The Chicago Alliance Against Racist and Political Repression (CAARPR), which has aggressively advocated for the passage of CPAC and held multiple press conferences at city hall, called the passage of COPA shameful because it is a “fake police accountability bill. It replaces the Independent Police Review Authority (IPRA), but the only change is the name.”

“Chicago politicians think that if they hold out long enough, if they starve us for justice long enough, the community will get weary, and we will accept whatever they offer us. They think we fear that if we don’t accept it, we will get nothing. But they are wrong,” CAARPR added. “The passage by the city council of a farce, such as COPA, exposes that the entire city government is complicit in the system that allows the police to commit crimes against black and Latino people.”

CAARPR pledged not settle for Emanuel’s ordinance and keep fighting for a Civilian Police Accountability Council.

CPAC had quite a lot of support at community meetings, which were held as part of the process. For example, Jeff Baker, one of the lead organizers in the fight for civilian police oversight, declared at a meeting on August 22, “What we are talking about is taking folks like you and I, who are not affected by politics, who are not worried about maintaining our jobs. We want you to say I saw that video and say that was murder, he needs to be fired immediately and not have to worry about whether or not you [are] making the mayor look bad, whether or not he is going to support you in the next election.”

One city council member, Alderman Joe Moreno, misrepresented the level of grassroots support for the mayor’s oversight agency and claimed the Workers Center For Racial Justice supported the ordinance.

“The Workers Center does not support the COPA ordinance, and we have had no forums with the community to discuss it,” the Workers Center stated. A day before the vote, the Workers Center sent an email out asking members to call Emanuel’s office to request the vote on COPA be stopped so the community could be heard.

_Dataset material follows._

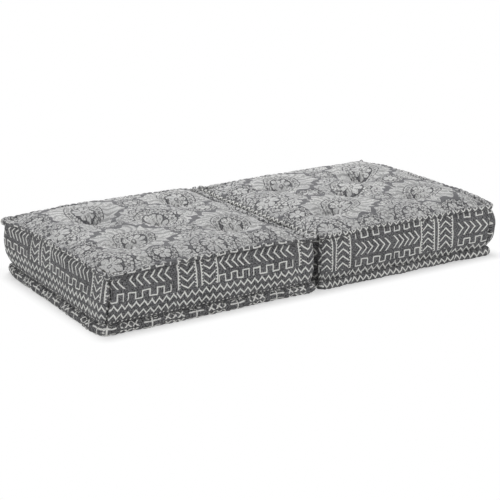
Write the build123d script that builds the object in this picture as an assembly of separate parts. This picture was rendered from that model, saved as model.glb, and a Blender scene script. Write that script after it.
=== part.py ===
from build123d import *
import os
from math import asin, atan2, cos, degrees, pi, radians, sin, sqrt

# A floor seat of two boxed cushions, hand tufted and with hand-rolled edges. A strip of cloth joins
# the two top rolls, so that one cushion folds over onto the other.
# Lengths are in millimetres. The origin is on the floor, under the middle of the joint. +X runs
# along the two cushions, +Z is up.

# The seat as a whole
cushion_side = 600.0  # plan size of one cushion over its side band, at the fullest
cushion_gap = 1.0  # free play between the side bands of the two cushions
roll_top_height = 150.0  # floor to the top of the top roll
crown_lift = 22.0  # top of the top roll to the top of the crown

# Cloth and free play
cloth = 1.2  # thickness of the cloth
layer_gap = 0.3  # free play between one layer and the next
cut_overrun = 5.0  # how far a cutting form passes the face that it cuts

# Hand-rolled edges
top_roll_diameter = 17.0
top_roll_inset = 1.5  # band at its fullest to the outside of the top roll
bottom_roll_diameter = 25.0
bottom_roll_inset = 8.0
floor_flat = 0.5  # depth of the flat that the seat's weight presses into the bottom roll
crease_offset = 2.0  # roll's centre line to the inner face of the band, where the two are sewn

# Pinched corner ears, as tapers that start inside the roll
top_ear_length = 18.0
top_ear_tip_radius = 4.5
top_ear_slope = 68.0  # degrees above level
bottom_ear_length = 20.0
bottom_ear_tip_radius = 6.0
bottom_ear_slope = 14.0
ear_root_share = 0.95  # of the roll's radius
ear_fold_count = 6

# Side band
band_corner_radius = 28.0  # in plan, at the fullest
band_full_share = 0.5  # how high up the band it is fullest
band_section_shares = (-1, -0.5, 0, 0.5, 1)  # of the way from the fullest line to the two creases

# Filling
side_fill = 30.0  # side of the square foam core to the outside of the band, at the fullest

# Crown, between the top rolls
crown_edge_lift = 4.0  # centre of the top roll to the edge of the top cloth
crown_flat_slope = 5.0  # degrees, where the flat middle of the crown meets its shoulder
crown_edge_slope = 33.0  # degrees, where the shoulder meets the roll

# Tufts, one in the middle of the cushion and one in each quarter
tuft_spacing = 300.0  # between the quarters' tufts, both ways
tuft_depth = 24.0
tuft_reach = 66.0  # radius at which the cloth starts to fall towards the tie
under_tuft_depth = 8.0
under_tuft_reach = 28.0
tuft_floor_radius = 6.0
tuft_ring_shares = ((1, 0), (0.6, 0.17), (0.3, 0.46))  # where the fall steepens: (of reach, of depth)
pucker_count = 8  # folds round a tie, and sides of its knots
tie_width = 4.0
tie_thickness = 1.0
slit_play = 0.3  # free play of a tie in its slit, all round
knot_diameter = 9.0
knot_height = 4.0
knot_lift = 0.5  # knot to the cloth that it holds down

# Strip that joins the two top rolls, hanging between them in a slack loop
strip_top_drop = 7.0  # top of the rolls to the strip's two edges
strip_loop_depth = 14.0
strip_end_margin = 45.0  # side of the cushion to the end of the strip

# Places worked out from the sizes above
half_side = cushion_side / 2
core_side = cushion_side - side_fill * 2
crown_height = roll_top_height + crown_lift
top_roll_radius = top_roll_diameter / 2
bottom_roll_radius = bottom_roll_diameter / 2
top_roll_centre_inset = top_roll_inset + top_roll_radius
bottom_roll_centre_inset = bottom_roll_inset + bottom_roll_radius
top_roll_level = roll_top_height - top_roll_radius
bottom_roll_level = bottom_roll_radius - floor_flat
band_top = top_roll_level - top_roll_radius - layer_gap
band_bottom = bottom_roll_level + bottom_roll_radius + layer_gap
band_full_level = band_bottom + (band_top - band_bottom) * band_full_share
band_top_inset = top_roll_centre_inset - crease_offset - cloth
band_bottom_inset = bottom_roll_centre_inset - crease_offset - cloth
top_panel_inset = top_roll_inset + top_roll_diameter + layer_gap
bottom_panel_inset = bottom_roll_inset + bottom_roll_diameter + layer_gap
crown_reach = half_side - top_panel_inset
crown_edge_level = top_roll_level + crown_edge_lift
crown_rise = crown_height - crown_edge_level
wadding_top_base = band_top + layer_gap
wadding_bottom_top = band_bottom - layer_gap
tuft_place = tuft_spacing / 2


def four_turns(shape):
    return [Rot(0, 0, quarter * 90) * shape for quarter in range(4)]


def outline(inset, corner_radius=0.0):
    # plan of the cushion, this far inside its fullest line
    side = cushion_side - inset * 2
    return RectangleRounded(side, side, corner_radius) if corner_radius else Rectangle(side, side)


def upright(face, bottom, top):
    return Pos(0, 0, bottom) * extrude(face, top - bottom)


def tapered(side_count, wide, narrow, length):
    # a polygon that narrows evenly along its length
    lean = degrees(atan2((wide - narrow) * cos(pi / side_count), length))
    return extrude(RegularPolygon(wide, side_count), length, taper=lean)


def bulged_form(cover, shares):
    # the space inside the band, this far inside the band's outer face
    sections = []
    for share in shares:
        crease, inset = (band_top, band_top_inset) if share > 0 else (band_bottom, band_bottom_inset)
        level = band_full_level + (crease - band_full_level) * abs(share)
        face = outline(inset * share**2 + cover, band_corner_radius - cover)
        sections.append(Pos(0, 0, level) * face)
    return loft(sections, ruled=True)


def crown_arcs():
    # radius of the flat arc in the middle of the crown, and of the tighter shoulders beside it
    flat, edge = radians(crown_flat_slope), radians(crown_edge_slope)
    run, fall = sin(edge) - sin(flat), cos(flat) - cos(edge)
    scale = sin(flat) * fall - (1 - cos(flat)) * run
    flat_radius = (crown_reach * fall - crown_rise * run) / scale
    shoulder_radius = (crown_rise * sin(flat) - crown_reach * (1 - cos(flat))) / scale
    return flat_radius, shoulder_radius


def crown_section():
    # upright section across the crown, with the filling under it
    flat_radius, shoulder_radius = crown_arcs()
    flat, edge = radians(crown_flat_slope), radians(crown_edge_slope)
    middle = (flat + edge) / 2
    flat_end = flat_radius * sin(flat)
    flat_level = crown_height - flat_radius * (1 - cos(flat))
    knee = flat_end + shoulder_radius * (sin(middle) - sin(flat))
    knee_level = flat_level - shoulder_radius * (cos(flat) - cos(middle))
    base = wadding_top_base - cut_overrun
    corners = ((-crown_reach, crown_edge_level), (-crown_reach, base))
    others = ((crown_reach, base), (crown_reach, crown_edge_level))
    edges = [
        Line(corners[0], corners[1]),
        Line(corners[1], others[0]),
        Line(others[0], others[1]),
        ThreePointArc(others[1], (knee, knee_level), (flat_end, flat_level)),
        ThreePointArc((flat_end, flat_level), (0, crown_height), (-flat_end, flat_level)),
        ThreePointArc((-flat_end, flat_level), (-knee, knee_level), corners[0]),
    ]
    return make_face([edge for line in edges for edge in line.edges()])


def tuft_places():
    return [(0, 0)] + [(x * tuft_place, y * tuft_place) for x in (-1, 1) for y in (-1, 1)]


def at_tufts(shape):
    # the same shape at each tuft
    return [Pos(x, y, 0) * shape for x, y in tuft_places()]


def tuft_level():
    # height of the crown at the quarters' tufts, before they are pulled down
    flat_radius, _ = crown_arcs()
    return crown_height - flat_radius + sqrt(flat_radius**2 - tuft_place**2)


def hollow(side_count, rings):
    # folded hollow that falls from z = 0 through rings of (radius, depth), each steeper than the last
    (wide, above), (narrow, below) = rings[:2]
    spread = (wide - narrow) / (below - above)
    rings = [(wide + spread * cut_overrun, above - cut_overrun), *rings[1:]]
    return [
        Pos(0, 0, -above) * Rot(180, 0, 0) * tapered(side_count, wide, narrow, below - above)
        for (wide, above), (narrow, below) in zip(rings, rings[1:])
    ]


def dimples():
    # the hollows that the ties pull into the crown, all down to one level, leaning with its surface
    rings = [(tuft_reach * radius, tuft_depth * depth) for radius, depth in tuft_ring_shares]
    cutters = hollow(pucker_count, rings + [(tuft_floor_radius, tuft_depth)])
    flat_radius, _ = crown_arcs()
    hollows = []
    for x, y in tuft_places():
        lean_x, lean_y = (degrees(asin(place / flat_radius)) / 2 for place in (x, y))
        spot = Location((x, y, tuft_level()), (-lean_y, lean_x, 0))
        hollows += [spot * cutter for cutter in cutters]
    return hollows


def cut_all(form, cutters):
    for cutter in cutters:
        form = form - cutter
    return form


def slits():
    width, thickness = tie_width + slit_play * 2, tie_thickness + slit_play * 2
    return at_tufts(upright(Rectangle(width, thickness), -cut_overrun, crown_height + cut_overrun))


def roll(radius, inset, level):
    # four runs of rolled edge, mitred at the corners
    reach = half_side - inset + radius
    run = Pos(-reach, half_side - inset, level) * extrude(Plane.YZ * Circle(radius), reach * 2)
    wedge = make_face(Polyline((0, 0), (half_side, half_side), (-half_side, half_side), close=True))
    run = run & upright(wedge, level - radius - cut_overrun, level + radius + cut_overrun)
    first, *others = four_turns(run)
    return first.fuse(*others)


def ears(radius, inset, level, length, tip_radius, slope):
    # the pinched cloth that stands out of each corner of a roll, tapered and folded
    corner = half_side - inset
    lean = cos(radians(slope)) / sqrt(2)
    root = Plane(origin=(corner, corner, level), z_dir=(lean, lean, sin(radians(slope))))
    ear = tapered(ear_fold_count, radius * ear_root_share, tip_radius, length)
    return four_turns(root * ear)


def top_roll():
    place = (top_roll_radius, top_roll_centre_inset, top_roll_level)
    tips = ears(*place, top_ear_length, top_ear_tip_radius, top_ear_slope)
    return roll(*place).fuse(*tips)


def bottom_roll():
    place = (bottom_roll_radius, bottom_roll_centre_inset, bottom_roll_level)
    tips = ears(*place, bottom_ear_length, bottom_ear_tip_radius, bottom_ear_slope)
    above_floor = upright(Rectangle(cushion_side, cushion_side), 0, roll_top_height)
    return roll(*place).fuse(*tips) & above_floor


def side_band():
    return bulged_form(0, band_section_shares) - bulged_form(cloth, band_section_shares)


def foam_core():
    block = upright(Rectangle(core_side, core_side), band_bottom, band_top)
    return cut_all(block, slits())


def side_wadding():
    # fills the band out between the straight sides of the core and the bulge
    core_space = core_side + layer_gap * 2
    form = bulged_form(cloth + layer_gap, band_section_shares[::2])
    return form - upright(Rectangle(core_space, core_space), 0, crown_height)


def tufted_crown():
    # the same section both ways, which mitres the shoulders at the corners
    vault = extrude(Plane.XZ * crown_section(), crown_reach, both=True)
    return cut_all(vault & Rot(0, 0, 90) * vault, dimples())


def top_layers():
    # top cloth, and the wadding that it holds down
    crown = tufted_crown()
    within = upright(outline(top_panel_inset), wadding_top_base, crown_height + cut_overrun)
    panel = (crown - Pos(0, 0, -cloth) * crown) & within
    wadding = (Pos(0, 0, -cloth - layer_gap) * crown) & within
    return cut_all(panel, slits()), cut_all(wadding, slits())


def bottom_layers():
    # bottom cloth, drawn up at the ties, and the wadding that lies on it
    rings = ((under_tuft_reach, 0), (tuft_floor_radius, under_tuft_depth))
    block = upright(outline(bottom_panel_inset), 0, wadding_bottom_top)
    cutters = [at_tufts(Rot(180, 0, 0) * cutter) for cutter in hollow(pucker_count, rings)]
    form = cut_all(block, sum(cutters, []))
    panel = form - Pos(0, 0, cloth) * form
    wadding = (Pos(0, 0, cloth + layer_gap) * form) & block
    return cut_all(panel, slits()), cut_all(wadding, slits())


def tuft_ties():
    # flat ties, each with a knot above the crown's hollow and one below the cushion
    upper = tuft_level() - tuft_depth + knot_lift
    lower = under_tuft_depth - knot_lift
    tie = upright(Rectangle(tie_width, tie_thickness), lower, upper)
    knot = RegularPolygon(knot_diameter / 2, pucker_count)
    top_knot = upright(knot, upper, upper + knot_height)
    under_knot = upright(knot, lower - knot_height, lower)
    return Compound(children=at_tufts(tie + top_knot + under_knot))


def hinge_strip():
    # a slack loop of cloth between the two top rolls, along most of the joint
    top = roll_top_height - strip_top_drop
    outer = cushion_gap / 2 + top_roll_inset - layer_gap
    inner = outer - cloth
    length = cushion_side - strip_end_margin * 2
    turn = top - strip_loop_depth + outer

    def loop(radius, rise):
        box = Pos(0, (turn + rise) / 2) * Rectangle(radius * 2, rise - turn)
        return box + Pos(0, turn) * Circle(radius)

    section = loop(outer, top) - loop(inner, top + cut_overrun)
    return extrude(Plane.XZ * section, length / 2, both=True)


def cushion_pieces():
    top_cloth, top_fill = top_layers()
    bottom_cloth, bottom_fill = bottom_layers()
    return {
        "foam_core": foam_core(),
        "side_wadding": side_wadding(),
        "top_wadding": top_fill,
        "bottom_wadding": bottom_fill,
        "top_panel": top_cloth,
        "bottom_panel": bottom_cloth,
        "side_band": side_band(),
        "top_roll": top_roll(),
        "bottom_roll": bottom_roll(),
        "tuft_ties": tuft_ties(),
    }


os.makedirs("parts", exist_ok=True)
pieces = cushion_pieces()
cushion_centre = half_side + cushion_gap / 2
for side_name, direction in (("left", -1), ("right", 1)):
    for piece_name, piece in pieces.items():
        placed = Pos(direction * cushion_centre, 0, 0) * piece
        export_step(placed, f"parts/{side_name}_{piece_name}.step")
export_step(hinge_strip(), "parts/hinge_strip.step")
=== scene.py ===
import bpy
import math
import numpy as np
from functools import partial
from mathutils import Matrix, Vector, noise


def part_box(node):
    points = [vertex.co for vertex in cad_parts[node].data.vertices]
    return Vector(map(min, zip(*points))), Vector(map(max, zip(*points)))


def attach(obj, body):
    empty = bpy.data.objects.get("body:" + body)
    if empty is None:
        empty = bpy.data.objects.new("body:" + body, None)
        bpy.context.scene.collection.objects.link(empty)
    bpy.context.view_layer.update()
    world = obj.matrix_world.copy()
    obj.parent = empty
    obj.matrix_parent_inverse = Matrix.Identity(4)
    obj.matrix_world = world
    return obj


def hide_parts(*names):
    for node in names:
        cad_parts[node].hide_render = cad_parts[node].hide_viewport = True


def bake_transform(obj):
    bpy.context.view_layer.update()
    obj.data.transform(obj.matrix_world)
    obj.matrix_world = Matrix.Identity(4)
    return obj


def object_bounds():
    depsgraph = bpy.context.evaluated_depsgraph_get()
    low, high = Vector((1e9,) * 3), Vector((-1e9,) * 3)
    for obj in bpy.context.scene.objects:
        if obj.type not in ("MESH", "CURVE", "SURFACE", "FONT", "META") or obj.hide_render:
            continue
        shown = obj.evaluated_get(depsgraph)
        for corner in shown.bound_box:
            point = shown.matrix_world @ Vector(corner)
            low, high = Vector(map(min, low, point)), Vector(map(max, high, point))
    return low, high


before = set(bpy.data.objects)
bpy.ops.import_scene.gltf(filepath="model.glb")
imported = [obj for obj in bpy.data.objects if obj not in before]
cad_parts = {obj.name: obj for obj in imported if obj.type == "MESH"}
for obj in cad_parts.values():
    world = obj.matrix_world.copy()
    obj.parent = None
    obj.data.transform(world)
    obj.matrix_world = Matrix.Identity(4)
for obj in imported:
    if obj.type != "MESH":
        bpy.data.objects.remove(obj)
cadLow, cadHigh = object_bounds()
mm = 0.001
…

Emanuel argued city council members must stress to Chicagoans that they have to work with the police department. “Because at the end of the day, the faith we’re looking for, the trust we’re looking for are essential for the public safety we are looking for throughout the city of Chicago.”

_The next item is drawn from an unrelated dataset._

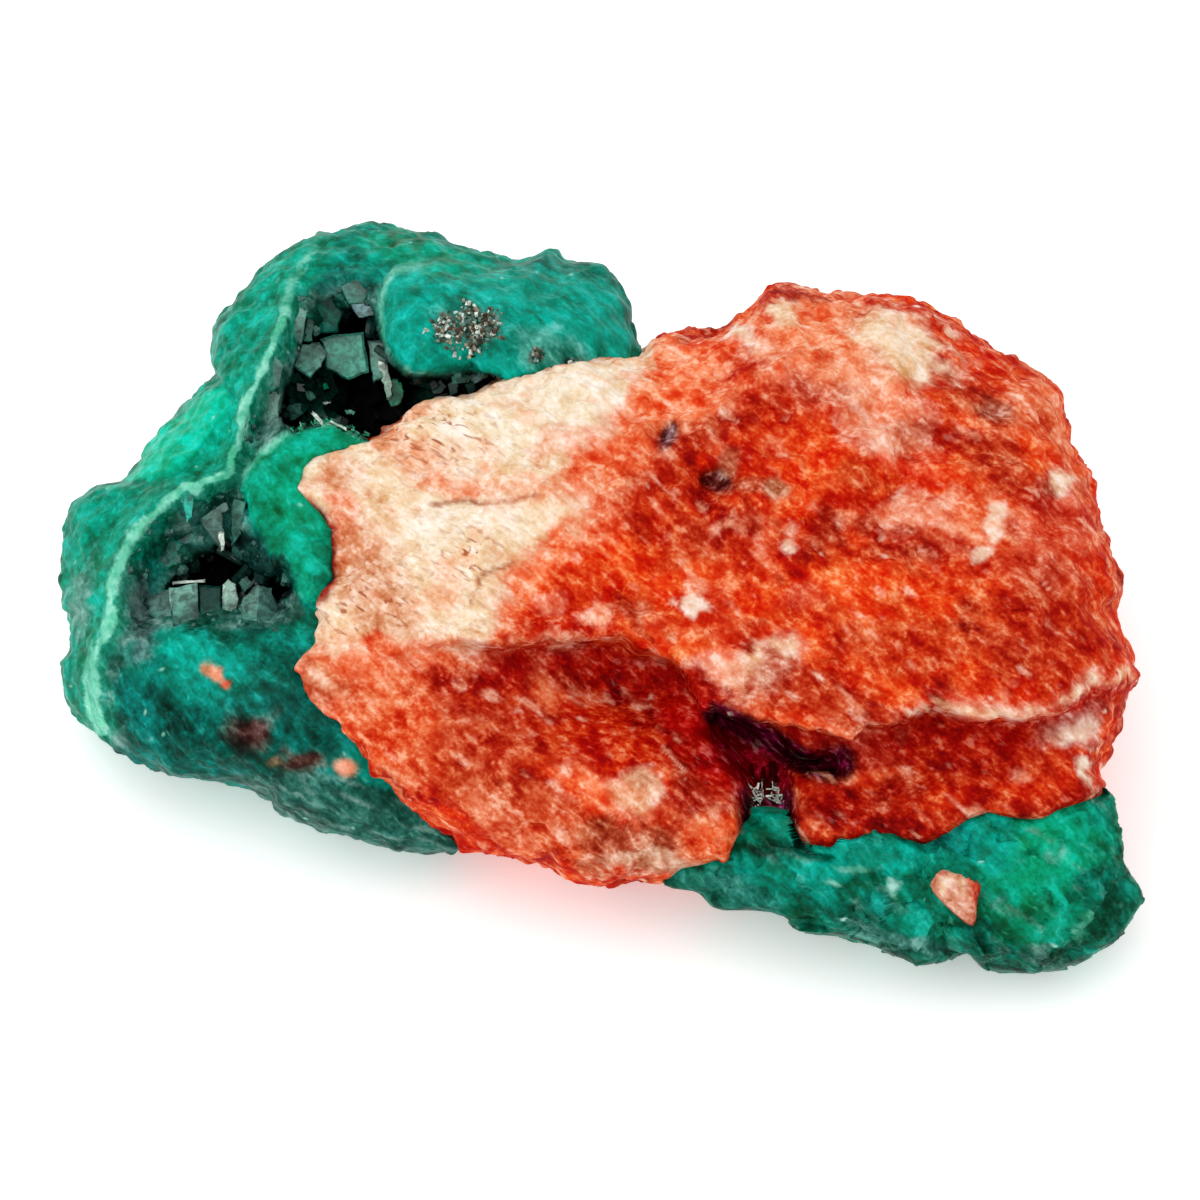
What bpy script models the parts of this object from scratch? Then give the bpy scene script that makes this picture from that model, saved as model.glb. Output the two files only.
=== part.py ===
"""Dioptase on matrix, a mineral specimen 75 mm long that lies on its flat underside.

A rock of red and cream matrix carries two masses of green dioptase: one wraps its left end and
holds two crystal-lined vugs, the other runs as a ledge along its lower right edge.

Metres, +Z up. The origin is in the resting face. The shapes are worked out in a leaning frame
that faces the display side: across is +X, up leans back, and out points to the viewer, who
looks down at VIEW_ELEVATION from VIEW_DISTANCE. Outlines are what that viewer sees, in
millimetres from the middle of the view.
"""

import math

import bmesh
import bpy
import numpy as np

MM = 0.001

# Driving dimensions
VIEW_ELEVATION = math.radians(50)
VIEW_DISTANCE = 347.0           # mm, from the viewer to the middle of the specimen
MIDDLE = (-8.1, -2.2, 11.5)     # mm, the middle of the view, from the middle of the resting face
CLEARANCE = 0.4                 # mm, between a mass and the rock it grows round
LEAN_BACK = -0.41               # mm outward for each mm up: the rim plane leans towards the foot
LEAN_SIDE = 0.10                # mm outward for each mm across: the right end is the nearer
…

But by not establishing a civilian oversight mechanism as part of this push for police reform, Emanuel showed that he does not trust Chicagoans. He also has poorly made the case to the community that the police department deserves to be trusted.

Jamie Kalven of the Invisible Institute, which has tracked police reform and engaged in critical work to bring transparency to law enforcement, published a major four-part investigative feature at The Intercept. It highlights how a gang tactical team “operated a protection racket in the public housing developments on Chicago’s South Side,” a “major criminal enterprise.” He interviews a whistleblower, who faced retaliation for helping the FBI and CPD’s internal affairs investigate the racket.

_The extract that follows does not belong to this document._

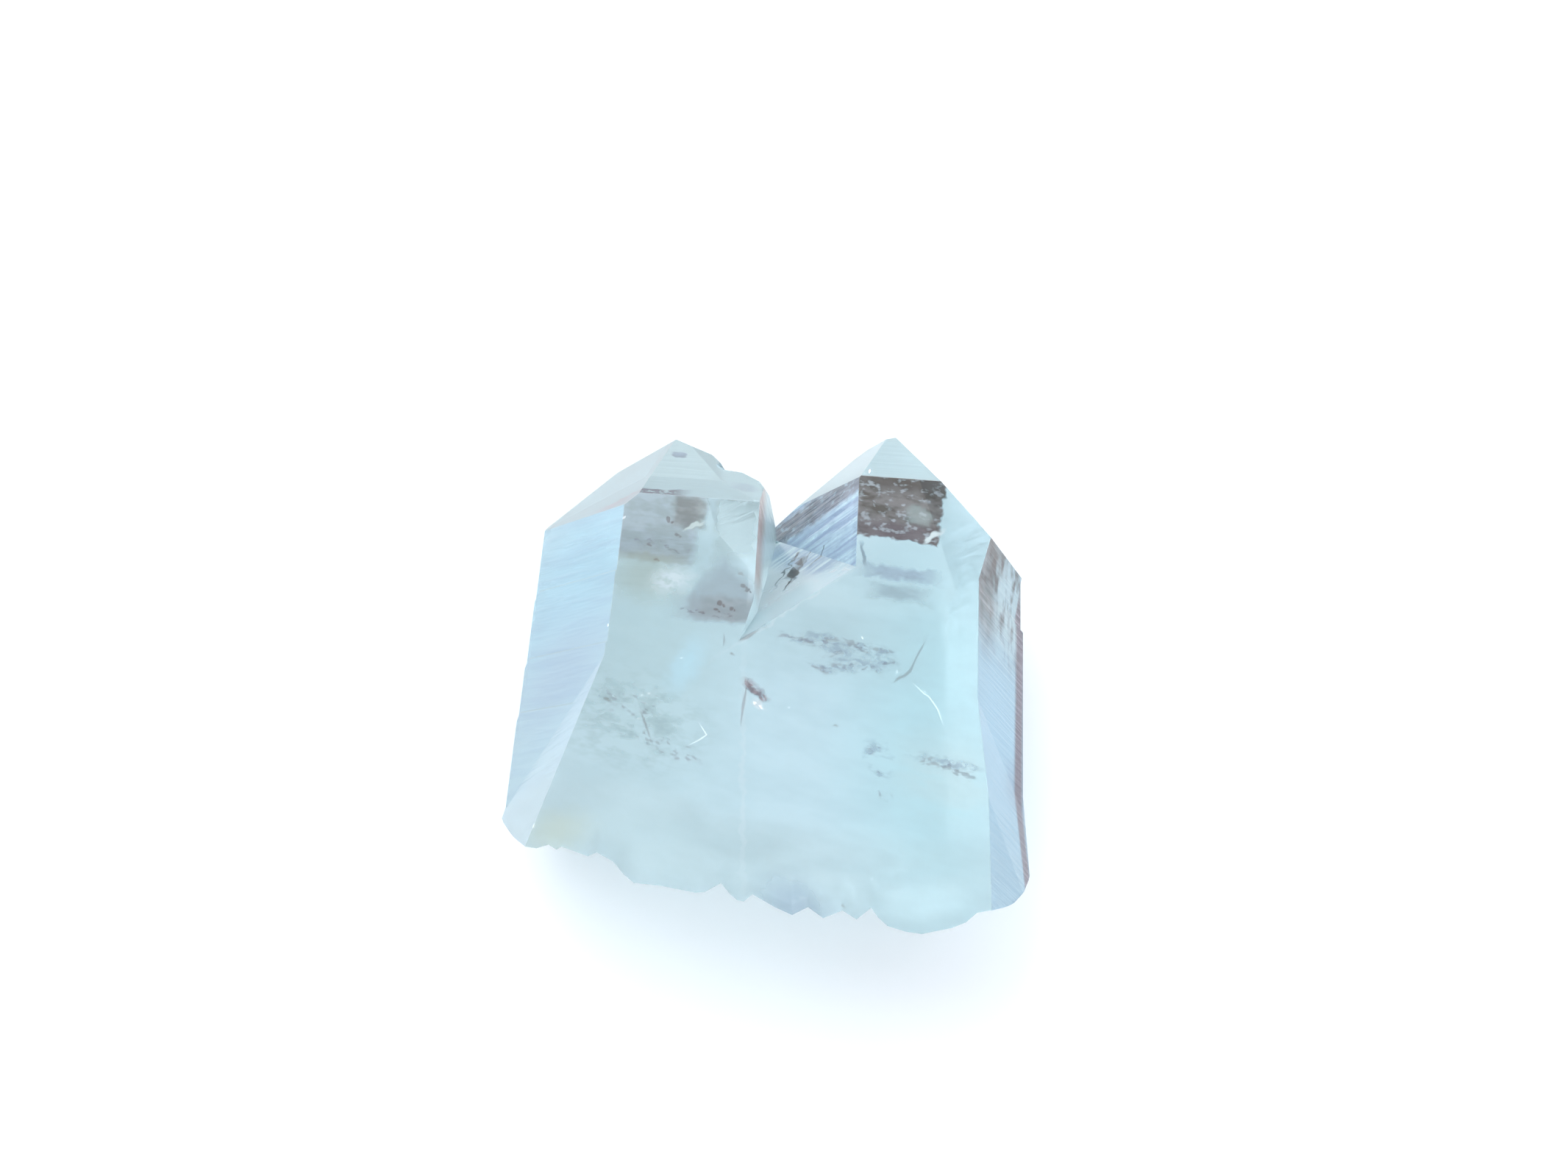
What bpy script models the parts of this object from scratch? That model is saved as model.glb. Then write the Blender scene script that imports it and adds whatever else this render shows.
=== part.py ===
# Rock crystal point: two clear quartz crystals grown together side by side, lying on their backs.
#
# Metres, +Z up. The long axes of both crystals run along +Y, the tips point to +Y and the broken
# base to -Y. The piece lies on the flat back prism faces. It grew as one piece, so it is one solid:
# flat-faced blocks are cut by the crystal's faces, joined, and broken off at the base.

import math

import bmesh
import bpy
from mathutils import Vector

MM = 0.001

# Driving dimensions, in millimetres. X runs across the pair from the groove between them.
THICKNESS = 21.0
STOCK = 160.0                      # side of the raw block that each crystal is cut from
SEAM = 0.03                        # joined blocks differ by this much, so no two of their faces share a plane

# Faces of quartz: prism faces stand 60 degrees apart around the long axis, and the end faces
# lean from them toward the tip by this angle.
LEAN = 38.2

# Front edges of the two prisms where they meet the end faces, and the far side corners.
LEFT_FRONT_LEFT = (-15.25, 1.9, THICKNESS)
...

The feature calls attention to the “code of silence” that enables such criminal activity. Officers engage in “tightly orchestrated lying and various means” in order to maintain “narrative control.” They retaliate against whistleblowers, who cooperate with internal affairs and try to root out corruption.

Last week, the Chicago Reader, the city’s indispensable free weekly, exposed a secret budget funded by the highly controversial practice of asset forfeiture, the seizure of people’s property when officers arbitrarily claim it can be tied to a drug crime. CPD has brought in “nearly $72 million in cash and assets through civil forfeiture, keeping nearly $47 million for itself.” It uses the money to purchase surveillance equipment secretly and with no city council oversight.

City council members on the council’s finance committee were outraged to learn the police department had a secret budget. Ed Burke, a pro-police council member who walked out on the vote on COPA, was actually infuriated. He called attention to how the department has made 4,700 individual purchases since 2009 that total $36.9 million.

“I’ve been here for 47 years, gone through 47 budget hearings, and I can’t recall once that this has been disclosed to the City Council,” Burke declared.

It is important to go back to the report from the police task force, which pushed the city to initiate a reform process. The task force report summarized the history of police oversight in Chicago:

In the early 1970s, CPD faced increasing allegations of police brutality, particularly in African-American communities. In response, Congressman Ralph Metcalfe convened a “Blue Ribbon Panel” to report on “The Misuse of Police Authority in Chicago.” The panel heard testimony concerning “many instances of grossly abusive conduct on the part of Chicago policemen,” which “poison police-community relations.” The panel found that CPD used fatal force more frequently than in other big cities, and that 75% of those killed were black. It also noted “the false arrests, the illegal searches or the more common kind of psychological violence that occurs daily, especially in exchanges between police and minorities and young people. Very few young Blacks and Browns have been spared the experience of having to swallow their pride and take a bullying insult from a police officer.”

And yet, the Metcalfe panel found, “complaints from citizens of abusive conduct by police are almost universally rejected by [CPD’s] self-investigation system.” Excessive force complaints were sustained in only 1.4% of cases. This led the panel to recommend that “an entirely new independent investigating agency, reporting its factual findings to the Police Board for imposition of discipline … should be created.” The panel’s recommendation led to the establishment of the Office of Professional Standards (“OPS”) in 1974.

A similar set of circumstances stemming from systemic racism pushed Mayor Richard Daley to create IPRA in 2007. Large protests against the police department after video of Laquan McDonald was released, and in response to widespread state-sanctioned violence by police throughout the United States, led to COPA. However, it does not appear that Emanuel has satisfied Chicagoans’ very clear demand for meaningful accountability and lasting change.

All of Chicago recognizes something radical must be done to deal with the corruption within the Chicago Police Department, and trust is a two-way street. If Emanuel wants city residents to trust the police, especially black and Latinos, who have little reason to trust a department that has engaged in brutality against their communities for decades, then he should more openly support including citizens in police accountability.